Using a ‘for’ loop, find how many positive integers less than a million are divisible by both \(8\) and \(42\).

Hint: Use the modular division which has syntax x %% y (and gives you the remainder of the division x / y), see examples below.

4 %% 3
[1] 1
3 %% 4
[1] 3
4 %% 2
[1] 0

Homework Exercise 2

Using a ‘while’ loop, find the lowest common multiple of \(120\) and \(46\).

Homework Exercise 3

Create a function with one argument called m (taking default value \(10\)) and one argument called lambda (with no default value). This function should generate a sequence of size m from Poisson random variables (each with parameter lambda). The function should then return all the even values hence generated.

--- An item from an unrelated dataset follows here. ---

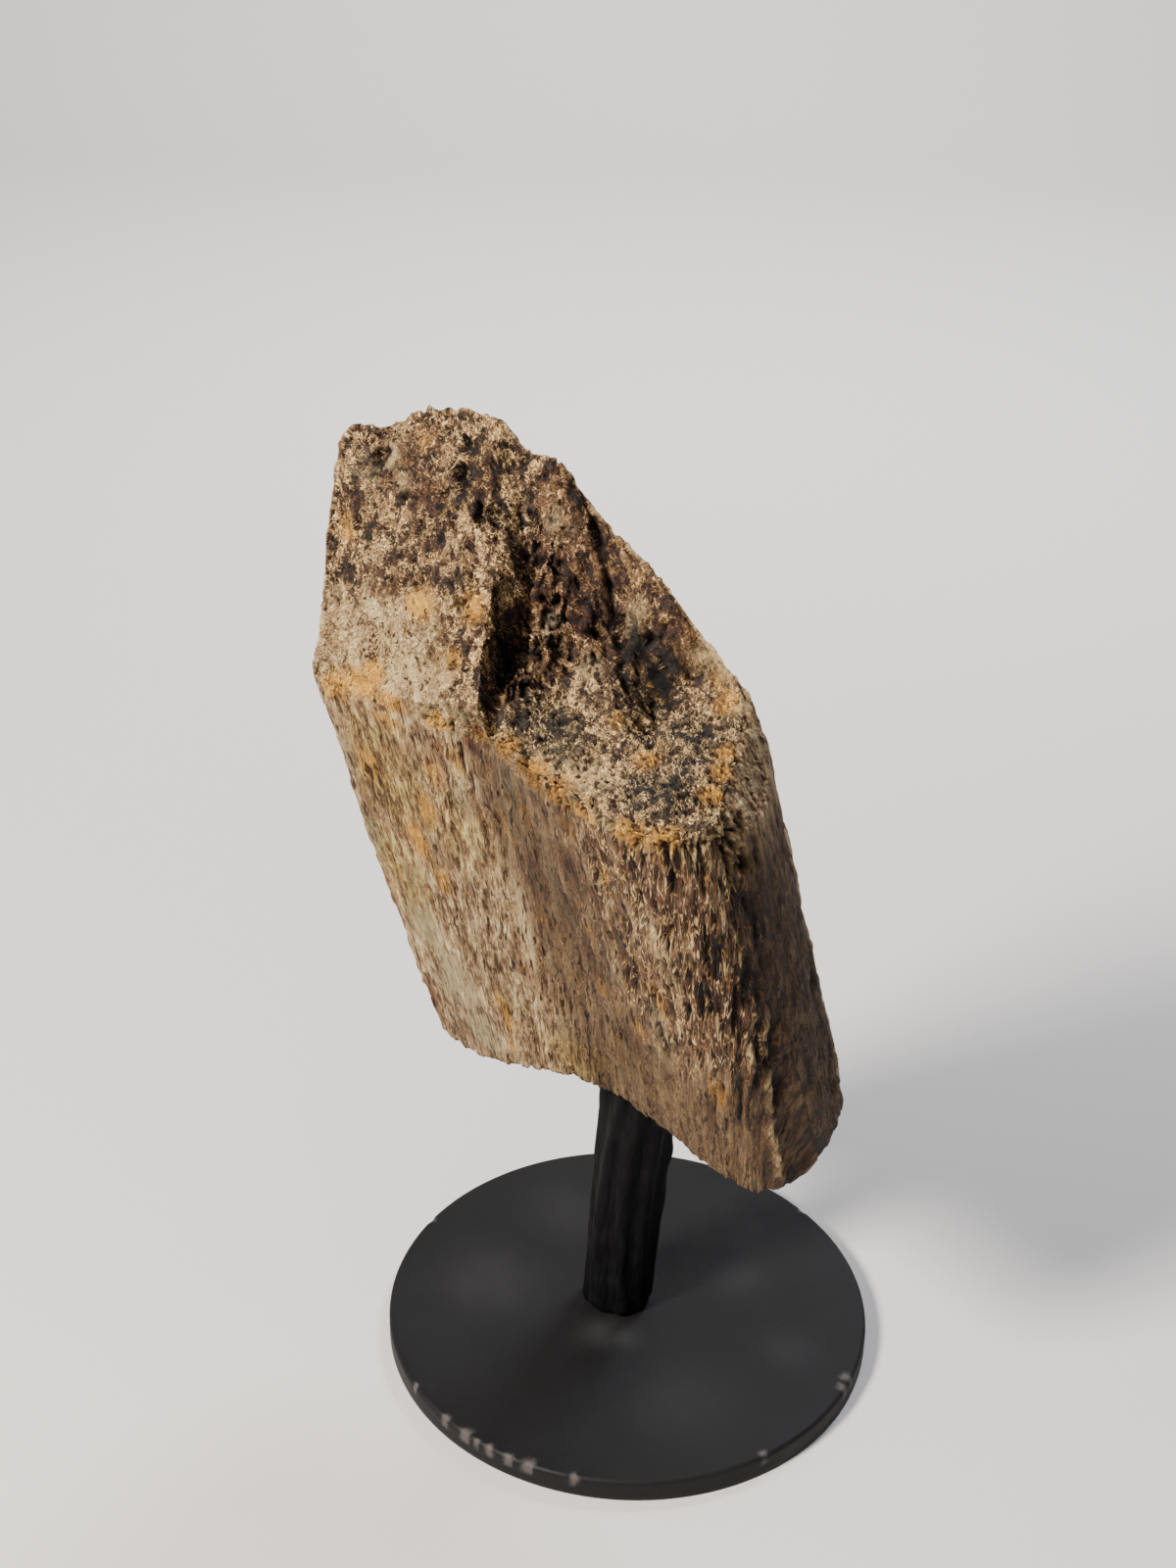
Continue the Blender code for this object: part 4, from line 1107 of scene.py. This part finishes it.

Hint: modular division could again be helpful.

Homework Exercise 4

If we start at \(1\), how many consecutive natural numbers \((1,2,3,4, \ldots)\) do we need to multiply together to get a number greater than \(500,\!000\)?

Homework Exercise 5

The Collatz sequence goes as follows: start at any positive integer, then

  • if the number is \(1\), stop
  • if the number is even, divide it by \(2\)
  • if the number is odd, multiply it by \(3\) and add \(1\)

It is conjectured but not proven that the sequence always reaches 1, eventually. For example, the Collatz sequence starting at \(5\) is: \[ 5 \to 16 \to 8 \to 4 \to 2 \to 1\]

Create a function collatzNext() that takes in any positive integer and returns the next number in the Collatz sequence. For example, collatzNext(5) should return 16.

Create another function, collatzSequence() that takes in any positive integer and returns the full Collatz sequence starting from that integer and ending at \(1\). For example, collatzSequence(5) should return 5 16 8 4 2 1. Hint: You may want to use collatzNext() in this function.

For both functions, set the default argument as \(1\).